··· Supplied records
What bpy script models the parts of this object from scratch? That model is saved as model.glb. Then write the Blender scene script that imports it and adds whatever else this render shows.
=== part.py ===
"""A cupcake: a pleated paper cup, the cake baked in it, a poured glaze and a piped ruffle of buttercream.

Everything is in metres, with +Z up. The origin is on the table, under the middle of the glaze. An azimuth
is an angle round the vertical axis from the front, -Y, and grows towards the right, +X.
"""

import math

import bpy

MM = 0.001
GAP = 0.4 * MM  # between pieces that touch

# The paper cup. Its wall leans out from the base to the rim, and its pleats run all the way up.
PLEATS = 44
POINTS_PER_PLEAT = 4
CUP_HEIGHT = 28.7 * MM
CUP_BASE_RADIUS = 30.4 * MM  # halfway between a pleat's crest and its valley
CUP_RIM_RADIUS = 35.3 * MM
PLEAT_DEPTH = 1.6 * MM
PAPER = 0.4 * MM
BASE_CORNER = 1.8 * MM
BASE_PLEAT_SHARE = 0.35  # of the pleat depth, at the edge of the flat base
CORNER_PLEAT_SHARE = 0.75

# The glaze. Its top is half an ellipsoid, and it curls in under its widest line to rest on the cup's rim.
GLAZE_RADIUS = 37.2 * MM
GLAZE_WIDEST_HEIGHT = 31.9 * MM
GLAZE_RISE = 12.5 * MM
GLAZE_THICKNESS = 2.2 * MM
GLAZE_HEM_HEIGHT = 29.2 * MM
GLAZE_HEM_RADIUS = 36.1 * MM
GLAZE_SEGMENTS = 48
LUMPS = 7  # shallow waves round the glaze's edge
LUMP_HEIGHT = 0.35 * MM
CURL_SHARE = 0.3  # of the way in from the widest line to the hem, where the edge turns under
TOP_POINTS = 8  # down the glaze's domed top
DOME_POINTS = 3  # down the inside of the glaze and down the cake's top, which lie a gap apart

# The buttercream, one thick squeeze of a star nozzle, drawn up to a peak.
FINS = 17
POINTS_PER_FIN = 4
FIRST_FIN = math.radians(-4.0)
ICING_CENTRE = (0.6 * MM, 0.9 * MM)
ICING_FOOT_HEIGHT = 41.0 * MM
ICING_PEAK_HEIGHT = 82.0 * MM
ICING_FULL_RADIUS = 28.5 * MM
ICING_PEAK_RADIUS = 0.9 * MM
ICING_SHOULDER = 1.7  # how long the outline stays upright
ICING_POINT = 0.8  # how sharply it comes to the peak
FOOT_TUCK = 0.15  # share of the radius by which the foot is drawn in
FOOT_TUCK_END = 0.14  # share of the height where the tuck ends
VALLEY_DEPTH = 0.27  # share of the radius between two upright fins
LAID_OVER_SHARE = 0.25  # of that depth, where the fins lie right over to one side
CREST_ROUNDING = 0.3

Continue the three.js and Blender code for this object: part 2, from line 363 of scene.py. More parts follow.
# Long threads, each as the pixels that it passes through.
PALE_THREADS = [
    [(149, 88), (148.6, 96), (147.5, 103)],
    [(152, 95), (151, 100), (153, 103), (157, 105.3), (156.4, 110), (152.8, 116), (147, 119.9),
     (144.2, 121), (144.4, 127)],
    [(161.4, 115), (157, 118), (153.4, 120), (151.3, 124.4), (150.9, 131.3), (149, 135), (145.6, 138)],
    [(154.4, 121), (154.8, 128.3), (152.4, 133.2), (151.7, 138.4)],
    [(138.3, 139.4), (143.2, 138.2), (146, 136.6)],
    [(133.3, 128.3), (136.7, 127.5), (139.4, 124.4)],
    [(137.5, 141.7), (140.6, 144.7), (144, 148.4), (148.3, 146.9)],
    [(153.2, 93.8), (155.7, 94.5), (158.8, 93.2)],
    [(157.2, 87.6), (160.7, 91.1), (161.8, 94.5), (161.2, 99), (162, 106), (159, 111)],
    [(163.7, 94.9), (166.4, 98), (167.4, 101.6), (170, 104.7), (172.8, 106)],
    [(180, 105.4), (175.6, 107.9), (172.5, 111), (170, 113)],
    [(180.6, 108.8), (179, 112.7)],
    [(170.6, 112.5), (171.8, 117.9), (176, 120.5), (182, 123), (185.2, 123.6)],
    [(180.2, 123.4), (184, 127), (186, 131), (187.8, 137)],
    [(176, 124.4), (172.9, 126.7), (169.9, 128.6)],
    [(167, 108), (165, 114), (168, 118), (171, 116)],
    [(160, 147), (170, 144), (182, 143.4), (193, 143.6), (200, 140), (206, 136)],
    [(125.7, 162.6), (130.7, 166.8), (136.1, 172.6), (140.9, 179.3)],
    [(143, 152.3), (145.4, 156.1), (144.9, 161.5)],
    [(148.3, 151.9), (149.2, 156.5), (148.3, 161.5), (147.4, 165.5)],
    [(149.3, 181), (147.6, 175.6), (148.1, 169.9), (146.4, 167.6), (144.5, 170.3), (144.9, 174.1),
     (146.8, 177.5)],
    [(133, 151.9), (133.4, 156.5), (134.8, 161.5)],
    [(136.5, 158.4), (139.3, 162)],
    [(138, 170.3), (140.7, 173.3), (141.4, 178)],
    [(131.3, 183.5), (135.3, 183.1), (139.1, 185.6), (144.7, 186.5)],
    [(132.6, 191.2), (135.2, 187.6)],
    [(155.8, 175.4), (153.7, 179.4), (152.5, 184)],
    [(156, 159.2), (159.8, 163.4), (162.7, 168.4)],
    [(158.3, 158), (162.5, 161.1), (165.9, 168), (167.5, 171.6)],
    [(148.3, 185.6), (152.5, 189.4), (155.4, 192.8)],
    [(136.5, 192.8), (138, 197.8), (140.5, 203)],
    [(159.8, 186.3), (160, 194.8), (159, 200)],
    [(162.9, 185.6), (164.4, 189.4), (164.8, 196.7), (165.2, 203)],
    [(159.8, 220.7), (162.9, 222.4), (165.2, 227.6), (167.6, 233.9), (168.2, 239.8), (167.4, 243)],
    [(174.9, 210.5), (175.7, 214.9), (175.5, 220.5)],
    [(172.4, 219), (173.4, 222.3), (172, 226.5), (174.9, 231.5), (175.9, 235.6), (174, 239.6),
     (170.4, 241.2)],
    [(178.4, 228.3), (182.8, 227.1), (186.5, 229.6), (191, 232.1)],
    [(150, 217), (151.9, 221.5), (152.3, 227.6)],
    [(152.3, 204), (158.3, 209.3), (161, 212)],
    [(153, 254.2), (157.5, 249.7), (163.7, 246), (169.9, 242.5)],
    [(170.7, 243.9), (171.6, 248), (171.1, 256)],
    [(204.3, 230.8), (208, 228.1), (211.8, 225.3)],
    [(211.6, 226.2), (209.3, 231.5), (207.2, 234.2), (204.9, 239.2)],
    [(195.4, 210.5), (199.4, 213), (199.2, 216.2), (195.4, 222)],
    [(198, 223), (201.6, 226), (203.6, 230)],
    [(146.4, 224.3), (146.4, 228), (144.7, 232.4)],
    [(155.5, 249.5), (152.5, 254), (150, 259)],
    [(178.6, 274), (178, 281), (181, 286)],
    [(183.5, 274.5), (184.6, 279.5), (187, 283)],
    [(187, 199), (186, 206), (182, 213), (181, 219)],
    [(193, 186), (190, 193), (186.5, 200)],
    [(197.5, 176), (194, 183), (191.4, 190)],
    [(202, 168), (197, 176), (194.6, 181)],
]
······
[Challenge] Send back all of the entries exactly, with nothing missing.

[The result]
What bpy script models the parts of this object from scratch? That model is saved as model.glb. Then write the Blender scene script that imports it and adds whatever else this render shows.
=== part.py ===
"""A cupcake: a pleated paper cup, the cake baked in it, a poured glaze and a piped ruffle of buttercream.

Everything is in metres, with +Z up. The origin is on the table, under the middle of the glaze. An azimuth
is an angle round the vertical axis from the front, -Y, and grows towards the right, +X.
"""

import math

import bpy

MM = 0.001
GAP = 0.4 * MM  # between pieces that touch

# The paper cup. Its wall leans out from the base to the rim, and its pleats run all the way up.
PLEATS = 44
POINTS_PER_PLEAT = 4
CUP_HEIGHT = 28.7 * MM
CUP_BASE_RADIUS = 30.4 * MM  # halfway between a pleat's crest and its valley
CUP_RIM_RADIUS = 35.3 * MM
PLEAT_DEPTH = 1.6 * MM
PAPER = 0.4 * MM
BASE_CORNER = 1.8 * MM
BASE_PLEAT_SHARE = 0.35  # of the pleat depth, at the edge of the flat base
CORNER_PLEAT_SHARE = 0.75

# The glaze. Its top is half an ellipsoid, and it curls in under its widest line to rest on the cup's rim.
GLAZE_RADIUS = 37.2 * MM
GLAZE_WIDEST_HEIGHT = 31.9 * MM
GLAZE_RISE = 12.5 * MM
GLAZE_THICKNESS = 2.2 * MM
GLAZE_HEM_HEIGHT = 29.2 * MM
GLAZE_HEM_RADIUS = 36.1 * MM
GLAZE_SEGMENTS = 48
LUMPS = 7  # shallow waves round the glaze's edge
LUMP_HEIGHT = 0.35 * MM
CURL_SHARE = 0.3  # of the way in from the widest line to the hem, where the edge turns under
TOP_POINTS = 8  # down the glaze's domed top
DOME_POINTS = 3  # down the inside of the glaze and down the cake's top, which lie a gap apart

# The buttercream, one thick squeeze of a star nozzle, drawn up to a peak.
FINS = 17
POINTS_PER_FIN = 4
FIRST_FIN = math.radians(-4.0)
ICING_CENTRE = (0.6 * MM, 0.9 * MM)
ICING_FOOT_HEIGHT = 41.0 * MM
ICING_PEAK_HEIGHT = 82.0 * MM
ICING_FULL_RADIUS = 28.5 * MM
ICING_PEAK_RADIUS = 0.9 * MM
ICING_SHOULDER = 1.7  # how long the outline stays upright
ICING_POINT = 0.8  # how sharply it comes to the peak
FOOT_TUCK = 0.15  # share of the radius by which the foot is drawn in
FOOT_TUCK_END = 0.14  # share of the height where the tuck ends
VALLEY_DEPTH = 0.27  # share of the radius between two upright fins
LAID_OVER_SHARE = 0.25  # of that depth, where the fins lie right over to one side
CREST_ROUNDING = 0.3

Continue the three.js and Blender code for this object: part 2, from line 363 of scene.py. More parts follow.
# Long threads, each as the pixels that it passes through.
PALE_THREADS = [
    [(149, 88), (148.6, 96), (147.5, 103)],
    [(152, 95), (151, 100), (153, 103), (157, 105.3), (156.4, 110), (152.8, 116), (147, 119.9),
     (144.2, 121), (144.4, 127)],
    [(161.4, 115), (157, 118), (153.4, 120), (151.3, 124.4), (150.9, 131.3), (149, 135), (145.6, 138)],
    [(154.4, 121), (154.8, 128.3), (152.4, 133.2), (151.7, 138.4)],
    [(138.3, 139.4), (143.2, 138.2), (146, 136.6)],
    [(133.3, 128.3), (136.7, 127.5), (139.4, 124.4)],
    [(137.5, 141.7), (140.6, 144.7), (144, 148.4), (148.3, 146.9)],
    [(153.2, 93.8), (155.7, 94.5), (158.8, 93.2)],
    [(157.2, 87.6), (160.7, 91.1), (161.8, 94.5), (161.2, 99), (162, 106), (159, 111)],
    [(163.7, 94.9), (166.4, 98), (167.4, 101.6), (170, 104.7), (172.8, 106)],
    [(180, 105.4), (175.6, 107.9), (172.5, 111), (170, 113)],
    [(180.6, 108.8), (179, 112.7)],
    [(170.6, 112.5), (171.8, 117.9), (176, 120.5), (182, 123), (185.2, 123.6)],
    [(180.2, 123.4), (184, 127), (186, 131), (187.8, 137)],
    [(176, 124.4), (172.9, 126.7), (169.9, 128.6)],
    [(167, 108), (165, 114), (168, 118), (171, 116)],
    [(160, 147), (170, 144), (182, 143.4), (193, 143.6), (200, 140), (206, 136)],
    [(125.7, 162.6), (130.7, 166.8), (136.1, 172.6), (140.9, 179.3)],
    [(143, 152.3), (145.4, 156.1), (144.9, 161.5)],
    [(148.3, 151.9), (149.2, 156.5), (148.3, 161.5), (147.4, 165.5)],
    [(149.3, 181), (147.6, 175.6), (148.1, 169.9), (146.4, 167.6), (144.5, 170.3), (144.9, 174.1),
     (146.8, 177.5)],
    [(133, 151.9), (133.4, 156.5), (134.8, 161.5)],
    [(136.5, 158.4), (139.3, 162)],
    [(138, 170.3), (140.7, 173.3), (141.4, 178)],
    [(131.3, 183.5), (135.3, 183.1), (139.1, 185.6), (144.7, 186.5)],
    [(132.6, 191.2), (135.2, 187.6)],
    [(155.8, 175.4), (153.7, 179.4), (152.5, 184)],
    [(156, 159.2), (159.8, 163.4), (162.7, 168.4)],
    [(158.3, 158), (162.5, 161.1), (165.9, 168), (167.5, 171.6)],
    [(148.3, 185.6), (152.5, 189.4), (155.4, 192.8)],
    [(136.5, 192.8), (138, 197.8), (140.5, 203)],
    [(159.8, 186.3), (160, 194.8), (159, 200)],
    [(162.9, 185.6), (164.4, 189.4), (164.8, 196.7), (165.2, 203)],
    [(159.8, 220.7), (162.9, 222.4), (165.2, 227.6), (167.6, 233.9), (168.2, 239.8), (167.4, 243)],
    [(174.9, 210.5), (175.7, 214.9), (175.5, 220.5)],
    [(172.4, 219), (173.4, 222.3), (172, 226.5), (174.9, 231.5), (175.9, 235.6), (174, 239.6),
     (170.4, 241.2)],
    [(178.4, 228.3), (182.8, 227.1), (186.5, 229.6), (191, 232.1)],
    [(150, 217), (151.9, 221.5), (152.3, 227.6)],
    [(152.3, 204), (158.3, 209.3), (161, 212)],
    [(153, 254.2), (157.5, 249.7), (163.7, 246), (169.9, 242.5)],
    [(170.7, 243.9), (171.6, 248), (171.1, 256)],
    [(204.3, 230.8), (208, 228.1), (211.8, 225.3)],
    [(211.6, 226.2), (209.3, 231.5), (207.2, 234.2), (204.9, 239.2)],
    [(195.4, 210.5), (199.4, 213), (199.2, 216.2), (195.4, 222)],
    [(198, 223), (201.6, 226), (203.6, 230)],
    [(146.4, 224.3), (146.4, 228), (144.7, 232.4)],
    [(155.5, 249.5), (152.5, 254), (150, 259)],
    [(178.6, 274), (178, 281), (181, 286)],
    [(183.5, 274.5), (184.6, 279.5), (187, 283)],
    [(187, 199), (186, 206), (182, 213), (181, 219)],
    [(193, 186), (190, 193), (186.5, 200)],
    [(197.5, 176), (194, 183), (191.4, 190)],
    [(202, 168), (197, 176), (194.6, 181)],
]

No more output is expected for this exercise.